The required output consists solely of the lines from the one containing "y in board_holes()]" down to the one containing "from mathutils import Matrix, Vector", both included, each quoted exactly.

==============================

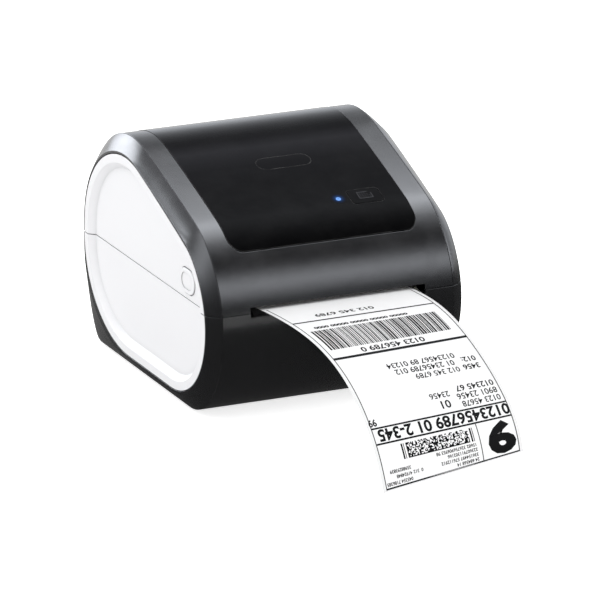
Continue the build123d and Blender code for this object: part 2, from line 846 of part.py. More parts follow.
def paper_guide():
    """The bent plate that leads the web up to the platen."""
    start, corner = web_start()
    top = share(corner, start, 0.32)
    points = [(corner[0] - 3.2, corner[1] - 1.6), (corner[0] + 0.6, corner[1] - 1.6),
              (top[0] + 1.0, top[1] - 1.4)]
    sheet = trace(Polyline(*points), 1.2)
    return extrude(Plane.YZ.offset(-frame_half) * sheet, 2 * frame_half)


def media_sensor():
    start, corner = web_start()
    sensor = block((14, 26), (corner[0] - 3, corner[0] + 5), (corner[1] - 9, corner[1] - 2.2))
    guide = paper_guide()
    return sensor - guide


def striker(side):
    """The catch on the base that the cover's latch points under."""
    low, high = sorted((side * (shell_half - wall - striker_reach), side * (shell_half - wall)))
    return block((low, high), (release_y - 7, release_y + 7), (parting_z - 8, parting_z - 1))


def main_board():
    x_span, y_span = board_spans()
    board = block(x_span, y_span, (board_z, board_z + board_thick))
    for x, y in board_holes():
        board -= rod_z(x, y, 0, 30, 1.2)
    top = board_z + board_thick
    middle = (y_span[0] + y_span[1]) / 2
    chips = [(-10, middle, 14, 14, 1.4), (18, middle - 8, 10, 6, 1.2), (-30, middle + 20, 8, 8, 1.2),
             (30, middle + 22, 12, 9, 1.6), (-32, middle - 26, 16, 5, 4.5), (6, middle - 30, 22, 4.5, 4.5)]
    for x, y, width, depth, height in chips:
        board += block((x - width / 2, x + width / 2), (y - depth / 2, y + depth / 2), (top, top + height))
    for x in (34, 34 - 9, 34 - 18):
        board += rod_z(x, middle + 6, top, top + 5.5, 3.2)
    return board


def rear_port_plate():
    low, high = port_span[0] + 0.2, port_span[1] - 0.2
    plate = block((low, high), (rear_y - 2.0, rear_y - 0.4), (port_low_z + 0.2, port_high_z - 0.2))
    plate -= block((usb_x - 6.3, usb_x + 6.3), (rear_y - 5, rear_y + 1), (board_top - 0.3, board_top + 11.3))
    plate -= rod_y(jack_x, board_top + 5.5, rear_y - 5, rear_y + 1, 5.4)
    return plate - block((switch_x - 10.2, switch_x + 10.2), (rear_y - 5, rear_y + 1), switch_z_span(0.2))


def rod_y(x, z, low_y, high_y, radius):
    """A round bar along Y."""
    return Pos(x, (low_y + high_y) / 2, z) * Rot(90, 0, 0) * Cylinder(radius, high_y - low_y)


board_top = board_z + board_thick
usb_x, jack_x, switch_x = 6.0, -16.0, 36.0


def switch_z_span(extra):
    return (board_top + 4 - extra, board_top + 17 + extra)


def usb_socket():
    """A square-ended data socket, open to the rear, with its tongue."""
    low, high = board_top, board_top + 11
    body = block((usb_x - 6, usb_x + 6), (rear_y - 17, rear_y - 0.8), (low, high))
    body -= block((usb_x - 4.3, usb_x + 4.3), (rear_y - 13, rear_y), (low + 1.6, high - 1.6))
    return body + block((usb_x - 2.8, usb_x + 2.8), (rear_y - 13.5, rear_y - 3), (low + 3.9, low + 7.1))


def power_socket():
    """A round direct-current inlet with its centre pin."""
    z = board_top + 5.5
    body = block((jack_x - 5.5, jack_x + 5.5), (rear_y - 17, rear_y - 4), (board_top, board_top + 11))
    body += rod_y(jack_x, z, rear_y - 4, rear_y - 0.6, 5.2)
    body -= rod_y(jack_x, z, rear_y - 13, rear_y, 3.2)
    return body + rod_y(jack_x, z, rear_y - 13.5, rear_y - 3, 1.1)


def switch_body():
    z_span = switch_z_span(0)
    body = block((switch_x - 10, switch_x + 10), (rear_y - 16, rear_y - 0.5), z_span)
    body -= block((switch_x - 8.6, switch_x + 8.6), (rear_y - 12, rear_y), (z_span[0] + 1.4, z_span[1] - 1.4))
    middle = (z_span[0] + z_span[1]) / 2
    body += [block((x - 0.8, x + 0.8), (rear_y - 20, rear_y - 15.9), (middle - 2, middle + 2))
             for x in (switch_x - 5, switch_x + 5)]
    return body


def switch_pins():
    """The hollows of the switch body that carry the rocker's pivot."""
    middle = sum(switch_z_span(0)) / 2
    return Pos(switch_x, rocker_y, middle) * Cylinder(1.2, 13.0 - 0.8)


rocker_y = rear_y - 4.0
rocker_tilt = 9.0


def power_rocker():
    """The rocker at rest in its off position, its two faces meeting in a shallow V."""
    middle = sum(switch_z_span(0)) / 2
    half_height = (13.0 - 2.8) / 2 - 0.25
    dip = 8.2 * math.tan(math.radians(rocker_tilt))
    top = [(-8.2, 0.6 + dip), (0, 0.6), (8.2, 0.6 + dip)]
    points = top + [(7.6, -1.2), (2.4, -4.2), (-2.4, -4.2), (-7.6, -1.2)]
    plan = make_face(Polyline(*points, close=True))
    body = extrude(Plane((switch_x, rocker_y, middle - half_height)) * plan, 2 * half_height)
    body -= Pos(switch_x, rocker_y, middle) * Cylinder(1.2 + running_gap, 40)
    return body.rotate(Axis((switch_x, rocker_y, middle), (0, 0, 1)), rocker_tilt)


# ---------------------------------------------------------------- inside the cover
def head_bracket():
    """The steel channel that carries the print head on its two posts."""
    half = bracket_half
    low_y, high_y = platen_y - 3, platen_y + 10
    bracket = block((-half, half), (low_y, high_y), (bracket_z - 1.6, bracket_z))
    bracket += block((-half, half), (high_y - 1.6, high_y), (bracket_z - 8, bracket_z))
    for side in (-1, 1):
        bracket -= rod_z(side * post_x, post_y, 0, 300, 1.4)
        x = sorted((side * (half - 1.6), side * half))
        ear = block(x, (low_y, high_y), (strip_z + 4, bracket_z))
        bracket += ear - rod_x(-100, 100, platen_y + 6, strip_z + 8, 1.5)
    return bracket


def bracket_screws():
    return group([screw_up(s * post_x, post_y, bracket_z - 1.6, 7.0) for s in (-1, 1)])


def print_head():
    """The ceramic strip's finned carrier, held up against its stop by the platen."""
    half = label_width / 2 + 1
    low = strip_z + label_thick / 2 + 0.5
    head = block((-half, half), (platen_y - 5, platen_y + 7), (low + 1.2, low + 5.0))
    head += block((-half, half), (platen_y - 5, platen_y - 3.5), (low + 5.0, low + 9.0))
    head += block((-half, half), (platen_y + 5.5, platen_y + 7), (low + 5.0, low + 9.0))
    for index in range(9):
        x = -40 + index * 10
        if abs(abs(x) - spring_x) > 6:
            head += block((x - 0.8, x + 0.8), (platen_y - 3.5, platen_y + 5.5), (low + 5.0, low + 8.0))
    return head


def heater_strip():
    half = label_width / 2 + 1
    low = strip_z + label_thick / 2 + 0.5
    return block((-half, half), (platen_y - 4.5, platen_y + 4.5), (low, low + 1.2))


spring_x = 25.0


def spring_tube(low_z, high_z, x, y):
    """The outer shape of a coil spring along Z."""
    return rod_z(x, y, low_z, high_z, 3.0) - rod_z(x, y, low_z - 1, high_z + 1, 2.2)


def head_springs():
    low = strip_z + label_thick / 2 + 0.5 + 5.0
    return group([spring_tube(low, bracket_z - 1.6, s * spring_x, platen_y + 1) for s in (-1, 1)])


def tear_bar():
    """The toothed steel strip along the slot's upper edge."""
    low, high = parting_z + slot_height / 2 - 0.4, parting_z + slot_height / 2 + 6
    bar = block((-label_width / 2 - 3, label_width / 2 + 3), (front_y + 6.0, front_y + 6.8), (low, high))
    pitch = 2.4
    count = int(label_width / pitch)
    teeth = []
    for index in range(count + 1):
        x = (index - count / 2) * pitch
        left, tip, right = (x - pitch / 2, low - 1), (x, low + 1.1), (x + pitch / 2, low - 1)
        notch = make_face(Polyline(left, tip, right, close=True))
        teeth.append(extrude(Plane.XZ.offset(-front_y - 7.5) * notch, 2.5))
    return bar - teeth


def button_board():
    middle, half = button_board_x()
    plane = slope_plane(button_y, middle).offset(-board_depth)
    board = extrude(plane * Rectangle(2 * half, 18), -board_thick)
    switch = slope_plane(button_y, feed_button_x).offset(-board_depth)
    board += extrude(switch * Rectangle(6, 6), 3.2)
    board += extrude(switch * Circle(1.7), 4.0)
    lamp = slope_plane(button_y, lamp_x).offset(-board_depth)
    return board + extrude(lamp * Rectangle(3, 3), 1.6)


def feed_button():
    plane = slope_plane(button_y, feed_button_x)
    width, height = feed_button_size
    cap = extrude(plane.offset(-3.4) * RectangleRounded(width, height, 2.5), 3.4 + window_proud + 0.25)
    cap = fillet(cap.faces().sort_by(Axis(plane.origin, plane.z_dir))[-1].edges(), 0.5)
    cap += extrude(plane.offset(-4.4) * RectangleRounded(width + 2.6, height + 2.6, 3.2), 1.0)
    return cap - extrude(plane.offset(-4.4) * Rectangle(width - 5, height - 5), 2.8) + extrude(
        plane.offset(-4.2 + 0.1) * Circle(1.6), 3.0)


def lamp_lens():
    lens = lamp_bar(lamp_radius - 0.05, -7.2, window_proud + 0.2)
    return lens


def release_button():
    """The cap in the right-hand side panel, dished like the panel round it."""
    outer = release_slug(cheek_inner - 6, panel_outer - dish_depth + 0.9, 0)
    top = outer.faces().sort_by(Axis.X)[-1]
    outer = fillet(top.edges(), 0.7)
    scoop = release_slug(panel_outer - dish_depth + 0.4, panel_outer, -2.6)
    return outer - scoop


def latch_slide():
    """The plate behind the button, with a hook that reaches down into the base."""
    face_x = cheek_inner - 6
    plate = block((face_x - 4, face_x), (release_y - 9, release_y + 9), (release_z - 8, release_z + 9))
    hook_top = release_z - 8
    tip = shell_half - wall - striker_reach - latch_gap
    hook = block((face_x - 4, tip - 1.0), (release_y - 4, release_y + 4), (parting_z - 12, hook_top))
    barb = block((face_x - 4, tip), (release_y - 4, release_y + 4), (parting_z - 12, parting_z - 8.4))
    return plate + hook + barb


def release_spring():
    low_x, high_x = spring_rib_x + 1, cheek_inner - 10
    tube = rod_x(low_x, high_x, release_y, release_z, 3.6)
    return tube - rod_x(low_x - 1, high_x + 1, release_y, release_z, 2.8)


# ---------------------------------------------------------------- write everything
def main():
    os.makedirs("parts", exist_ok=True)
    save(cover_shell(), "cover_shell")
    save(base_shell(), "base_shell")
    for name, part in (("upper_cheek", upper_cheek()), ("lower_cheek", cheek(below_parting())),
                       ("upper_side_panel", upper_panel()),
                       ("lower_side_panel", side_panel(below_parting())),
                       ("release_button", release_button()), ("latch_slide", latch_slide()),
                       ("release_spring", release_spring())):
        save(part, f"right_{name}")
        save(mirror(part, Plane.YZ), f"left_{name}")
    save(window_panel(), "window_panel")
    save(badge_body(0, 0.5), "badge_plate")
    save(lamp_lens(), "status_lens")
    save(feed_button(), "feed_button")
    save(button_board(), "button_board")
    save(tear_bar(), "tear_bar")
    save(head_bracket(), "head_bracket")
    save(bracket_screws(), "bracket_screws")
    save(print_head(), "print_head_carrier")
    save(heater_strip(), "heater_strip")
    save(head_springs(), "head_springs")
    save(bottom_plate(), "bottom_plate")
    save(base_screws(), "base_screws")
    save(rubber_feet(), "rubber_feet")
    save(media_tray(), "media_tray")
    save(guide_pinion(), "guide_pinion")
    holder = roll_holder()
    save(holder, "right_roll_holder")
    save(holder.rotate(Axis((0, roll_y, 0), (0, 0, 1)), 180), "left_roll_holder")
    save(label_roll(), "label_roll")
    save(roll_core(), "roll_core")
    save(label_strip(), "label_strip")
    save(frame_plate(-1), "left_frame_plate")
    save(frame_plate(1), "right_frame_plate")
    save(frame_crossbar(), "frame_crossbar")
    save(platen_bushes(), "platen_bushes")
    save(platen_shaft_bar(), "platen_shaft")
    save(platen_roller(), "platen_roller")
    idler_angle = 180 - idler_drop
    save(gear_along_x(platen_teeth, mesh_angle(idler_angle, idler_teeth, idler_angle, platen_teeth),
                      gear_x, platen_y, platen_z, platen_shaft), "platen_gear")
    save(gear_along_x(idler_teeth, idler_angle, gear_x, idler_y, idler_z, 2.0 + running_gap), "idler_gear")
    save(gear_along_x(pinion_teeth, mesh_angle(idler_angle, idler_teeth, -pinion_drop, pinion_teeth),
                      gear_x, pinion_y, pinion_z, 1.5), "motor_pinion")
    save(idler_stud(), "idler_stud")
    save(stepper_motor(), "stepper_motor")
    save(motor_shaft(), "motor_shaft")
    save(paper_guide(), "paper_guide")
    save(media_sensor(), "media_sensor")
    save(group([striker(-1), striker(1)]), "latch_strikers")
    save(group([rod_x(s * ear_starts[0], s * (ear_starts[1] + ear_width), hinge_y, hinge_z, hinge_pin_radius)
                if s > 0 else
                rod_x(s * (ear_starts[1] + ear_width), s * ear_starts[0], hinge_y, hinge_z, hinge_pin_radius)
                for s in (-1, 1)]), "hinge_pins")
    save(main_board(), "main_board")
    board_screws = [screw(x, y, board_top, 4, radius=1.2, head_radius=2.4) for x, y in board_holes()]
    save(group(board_screws), "board_screws")
    save(rear_port_plate(), "rear_port_plate")
    save(usb_socket(), "data_socket")
    save(power_socket(), "power_socket")
    save(switch_body() + switch_pins(), "switch_body")
    save(power_rocker(), "power_rocker")
    print("front", front_y, "rear", rear_y, "hinge", hinge_y, hinge_z)


main()
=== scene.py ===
"""Looks of a desktop thermal label printer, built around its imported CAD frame.

Metres, +Z up, the label leaves towards -Y. The CAD nodes keep their shapes and get their
finishes here. The web of labels, the springs and the small marks are modelled here.
"""

from __future__ import annotations

import json
import logging
import math
import random
from dataclasses import dataclass, field
from enum import Enum
from functools import cached_property
from typing import Iterable, Optional, Sequence, Union

import bmesh
import bpy
import numpy as np
from mathutils import Matrix, Vector


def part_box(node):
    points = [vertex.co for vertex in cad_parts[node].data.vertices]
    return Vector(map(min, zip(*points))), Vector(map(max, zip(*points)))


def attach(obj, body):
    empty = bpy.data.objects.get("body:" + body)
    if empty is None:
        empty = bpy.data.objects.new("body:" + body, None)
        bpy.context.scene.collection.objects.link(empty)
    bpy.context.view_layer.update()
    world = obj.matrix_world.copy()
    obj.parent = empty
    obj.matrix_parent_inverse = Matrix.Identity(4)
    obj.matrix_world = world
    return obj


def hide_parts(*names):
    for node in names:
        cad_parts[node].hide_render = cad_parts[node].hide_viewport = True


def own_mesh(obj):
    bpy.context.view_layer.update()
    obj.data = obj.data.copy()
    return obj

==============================

◆ **Solution**
    board_screws = [screw(x, y, board_top, 4, radius=1.2, head_radius=2.4) for x, y in board_holes()]
    save(group(board_screws), "board_screws")
    save(rear_port_plate(), "rear_port_plate")
    save(usb_socket(), "data_socket")
    save(power_socket(), "power_socket")
    save(switch_body() + switch_pins(), "switch_body")
    save(power_rocker(), "power_rocker")
    print("front", front_y, "rear", rear_y, "hinge", hinge_y, hinge_z)


main()
=== scene.py ===
"""Looks of a desktop thermal label printer, built around its imported CAD frame.

Metres, +Z up, the label leaves towards -Y. The CAD nodes keep their shapes and get their
finishes here. The web of labels, the springs and the small marks are modelled here.
"""

from __future__ import annotations

import json
import logging
import math
import random
from dataclasses import dataclass, field
from enum import Enum
from functools import cached_property
from typing import Iterable, Optional, Sequence, Union

import bmesh
import bpy
import numpy as np
from mathutils import Matrix, Vector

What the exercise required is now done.